Возвращаюсь теперь к тому, с чего начал, к чувству стыда за свое русское, чересчур русское. Долго я не понимал существа этого стыда, исчезавшего только в Петербурге. Но мало того, что стыда. Я, чистокровный елецкий потомок своего великорусского племени, при встрече с любой народностью: англичанином, французом, татарином, немцем, мордвином, лопарем – всегда чувствовал в чем-то их превосходство. Рассуждая, конечно, я понимал, что и в моем народе есть какое-то свое превосходство, но при встрече всегда терял это теоретически признаваемое превосходство, пленяясь достоинствами других. Самовозвеличивание национальности мне, русскому, было всегда до того непонятно, что встреча с этим вызывала особенное душевное движение, как было в рассказе одного английского писателя о своей любимой собаке. Бывает, говорит он, в минуту душевной тревоги потянешься с человеческим чувством к собаке, хочешь нежно погладить ее по голове, как любимого человека, и вдруг оказывается, что самого главного в человеке – лба, у собаки нет, и рука проходит по гладкому месту, и душа содрогается… Так содрогается душа у меня от бесчеловечности воинствующего национализма.

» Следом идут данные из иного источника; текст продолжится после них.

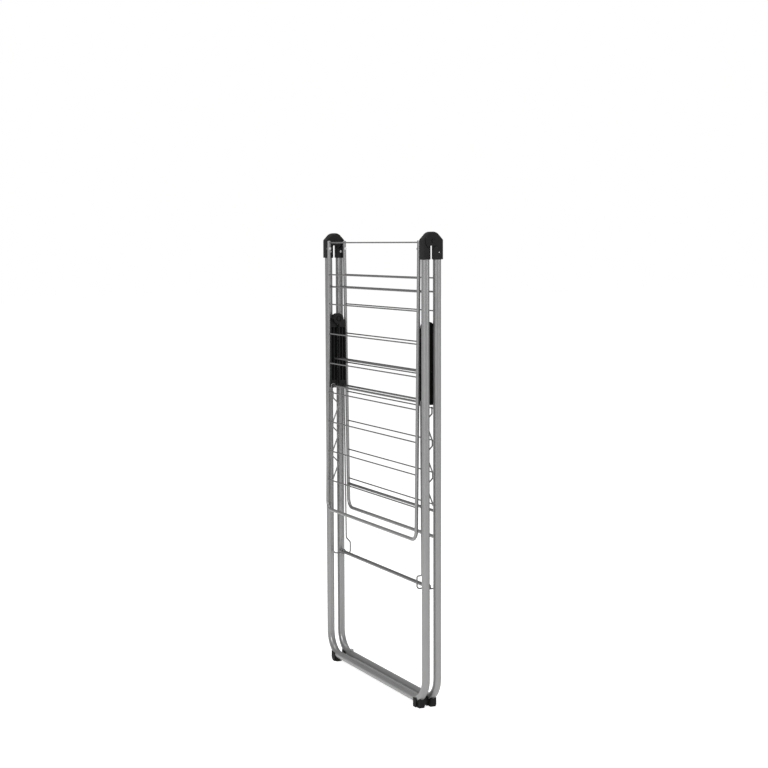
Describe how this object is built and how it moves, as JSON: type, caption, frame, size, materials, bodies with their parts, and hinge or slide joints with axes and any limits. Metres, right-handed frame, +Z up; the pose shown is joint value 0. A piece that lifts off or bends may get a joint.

И вот этот город света, единственный, где я не чувствовал стыда за себя, за русских, вот он в своей трагической славе встает передо мной и поднимает меня. Наконец-то я чувствую себя, как русского, в превосходстве. Теперь я знаю, что если бы все народы имели свой стыд перед другими, стыд, вытекающий из глубокого чувства родства и ответственности за общее дело, то не было бы этой страшной войны.
И я знаю, что эта моя правда русского бессмертна и что рано или поздно этот свет моего «города света» преодолеет и победит сокровенные источники зла.